Formual For Speed ?

Question

A cannon in a circus stunt fires a 750 N performer vertically to a height of 15.0m. What was the speed of the performer just as the cannon was fired ?

Answer 1

As you are given the performer's weight, I assume that you are meant to solve this using potential/kinetic energy conservation.

Potential energy at height h = Kinetic energy at beginning
U=mgh, mg = 750, h=15 -> U=11250 J
U=0.5 m v^2

v= sqrt(11250*2/(750/9.81) = 17.15 m/s

Although you could also do this using:
v^2-u^2 = 2as
where v=0 (stationary at the top) u is the initial speed, s is the height (15m) and a= -9.81 m/s^2 (acceleration due to gravity)
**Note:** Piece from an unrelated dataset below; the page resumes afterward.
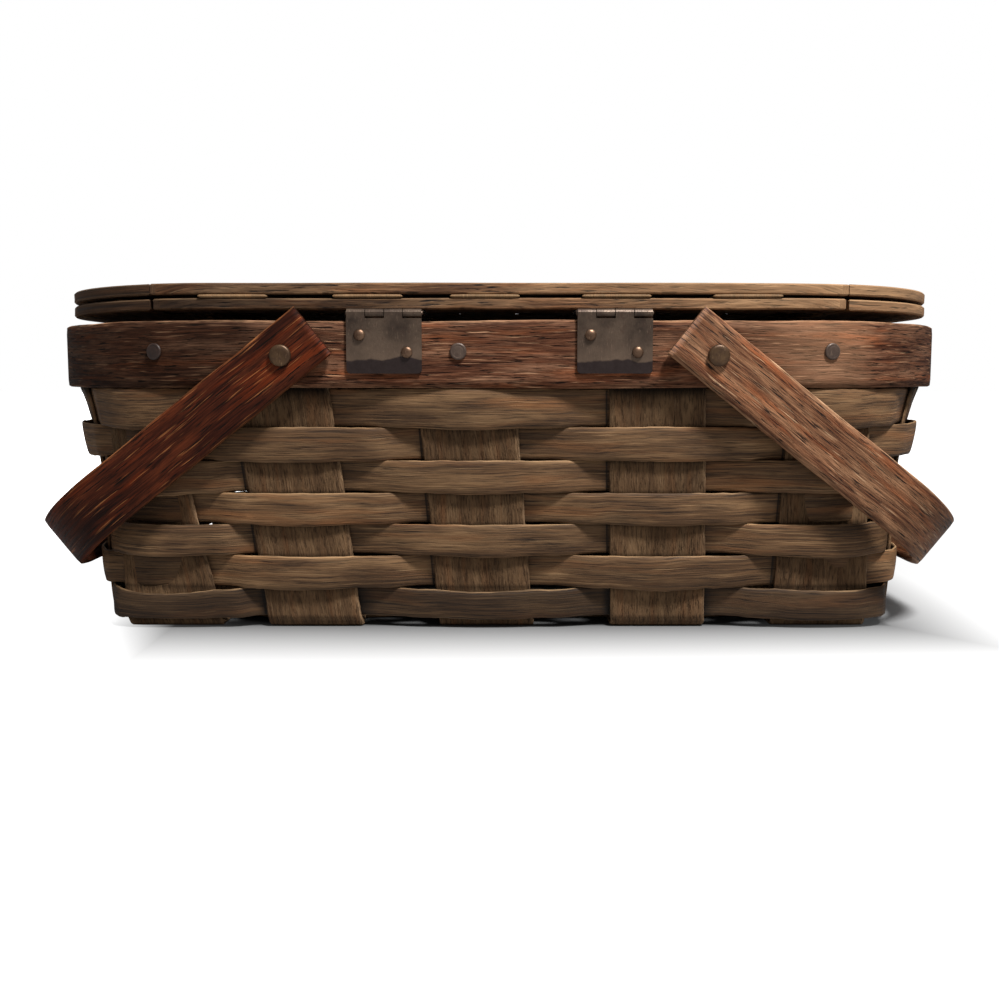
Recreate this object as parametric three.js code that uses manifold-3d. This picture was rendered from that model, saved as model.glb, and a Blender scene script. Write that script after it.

Again, this gives 17.15 m/s

Answer 2

Gravitational Potential Energy (GPE)
= mgh
= 750 *15
= 11250 J

K.E is max just as the cannon was fired, which was converted to GPE as the person gains altitude, which is max at the highest point. (assuming no air resistant)

So,
K.E= 0.5 (mv^2)
= 11250
v^2 = 30
v = sqrt 30

**The formula of speed is Change of Distance/ Time taken. But you do not need it here.

Answer 3

H = 1/2 a t^2

15 = 1/2 (9.8) t^2

t^2 = 15 * 2 / 9.8 T = 1.75 seconds

Vf = Vo + aT (Vf = 0 speed at top)
0 = Vo -9.8 * 1.75

Vo = 17.15 M/sec

Answer 4

Concurr with Steve.
Grant: this is correct, but we are given the weight, hence, the problem should be solved in terms of Energy.

Answer 5

speed=distance over time. you probably mean "velocity" which is mass*distance over time. with that your problem is missing the time factor in it. how fast did he get to the height of 15 m?

Answer 6

the formula for speed i learne is v=s/t
v= velocity
s= lenght
t=time

Answer 7

zero
Speed =distance/time
At that point, no time and no distance